L’homme de lettres n’est jamais loin à évoquer la connaissance, la grammaire, le monde professoral :
« Nous n’avons guère – guère avec un seul r et un accent grave. De Man, la guerre a une tout autre acception. Le frère Joris pointait un index vengeur sur la feuille lignée. L’heure de la correspondance s’éternisait, bercée par le ronronnement des radiateurs ».
Dévasté par la mort de son épouse victime de la pandémie, Damien trouve refuge à la villa « Stella Maris ». Renouant avec les fantômes du passé, il cherche à comprendre le passé trouble de son père accusé d’avoir tué son dernier amour.
Le frère Marc, son ancien professeur au collège Jean-Baptiste de la Salle va-t-il le mettre sur les traces d’un passé obscur quand sa famille semble avoir subi une malédiction sensée se perpétuer ?
Ostende semble vouloir garder ses mystères : « Damien tend la main vers l’horizon. Mais Ostende, la plate, ne remplit ni sa paume ni ses attentes, et c’est une mesure de ciel qui lui file entre les doigts ».
Le roman, évoquant le passé, fait la part belle à un contexte épistolier qui permet à l’auteur de quasiment doubler le roman en projetant un deuxième écrit dans le contexte global tandis qu’une providentielle sonothèque relate des faits historiques anciens servant à expliquer ultérieurement l’intrigue de la malédiction :
« En novembre 1792, après la bataille de Valmy, les troupes de la Révolution conduites par le général Dumouriez débarquent à Ostende. Le commissaire civil Antoine Aria promulgue le décret dissolvant de facto le régime autrichien, salué par une bonne frange de la population lasse de l’occupation qui dure depuis 1789 ».

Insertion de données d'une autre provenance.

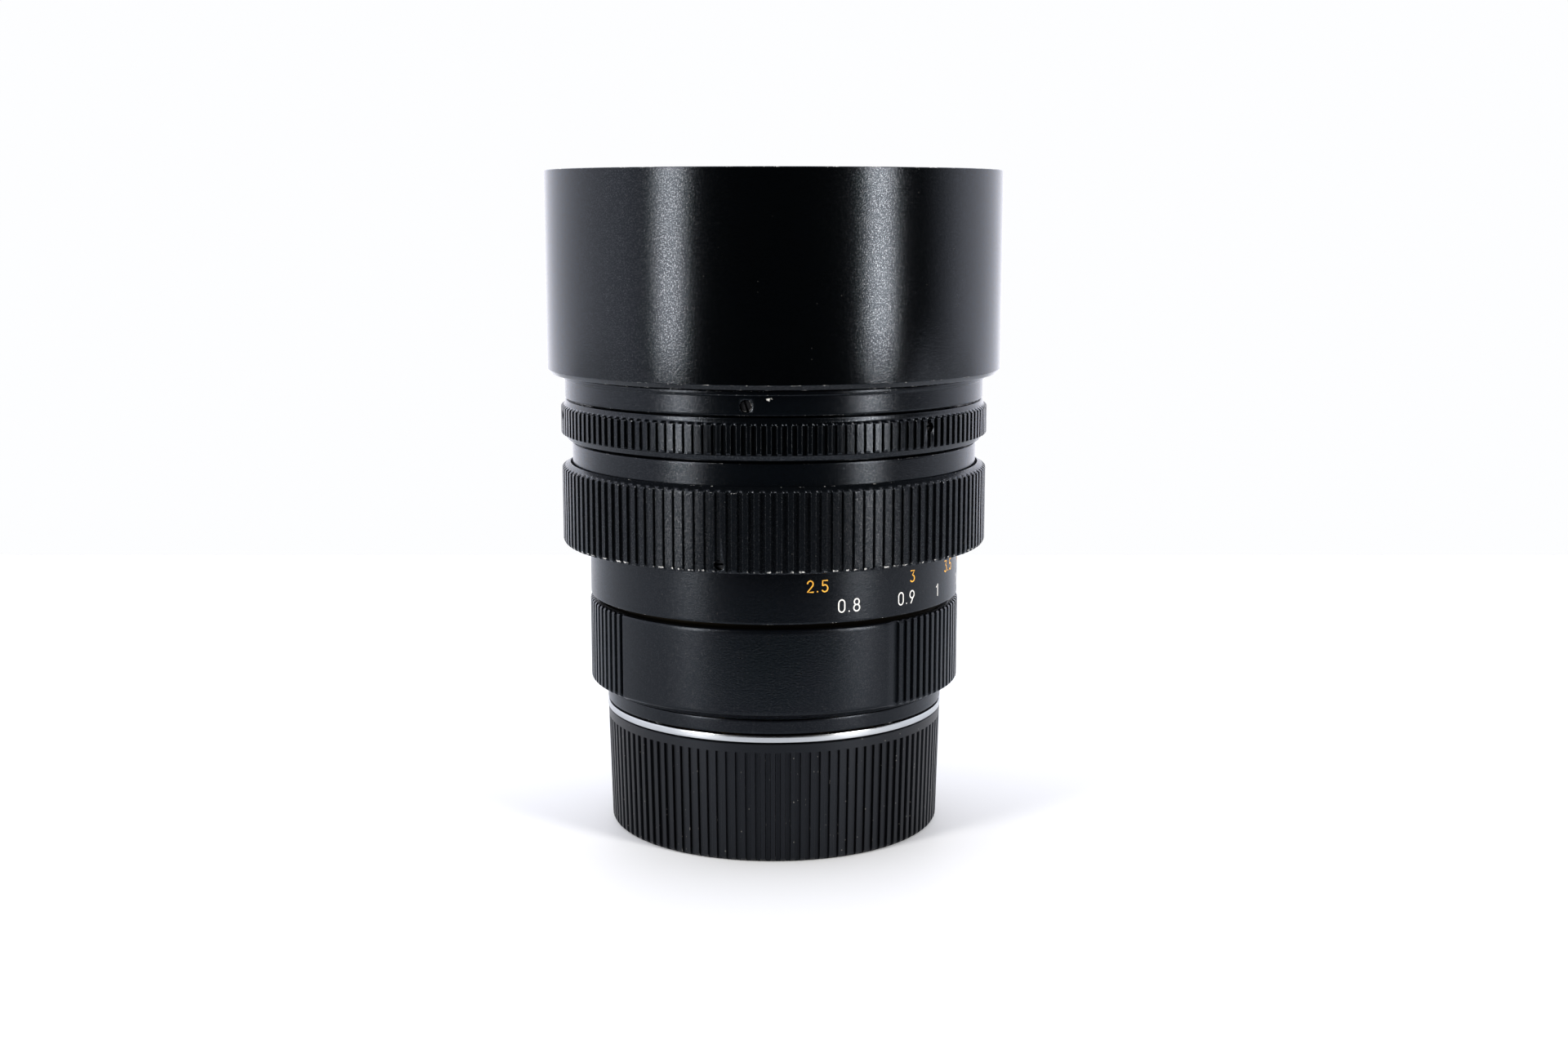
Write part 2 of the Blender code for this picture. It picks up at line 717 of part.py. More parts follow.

Si les masques d’Ensor et ceux du « bal du Rat Mort » se confondent à ceux de la pandémie, l’auteur pose clairement la question de savoir ce qu’il reste des spectres que nous trainons dans nos vies.
Michel Joiret nous fait aimer davantage encore Ostende à travers la petite et la grande Histoire quand une jeune guide se mêle à l’intrigue.
L’ambiance et le style m’ont parfois fait penser à Henri Conscience avec son roman de 1895 « Le coureur des grèves ».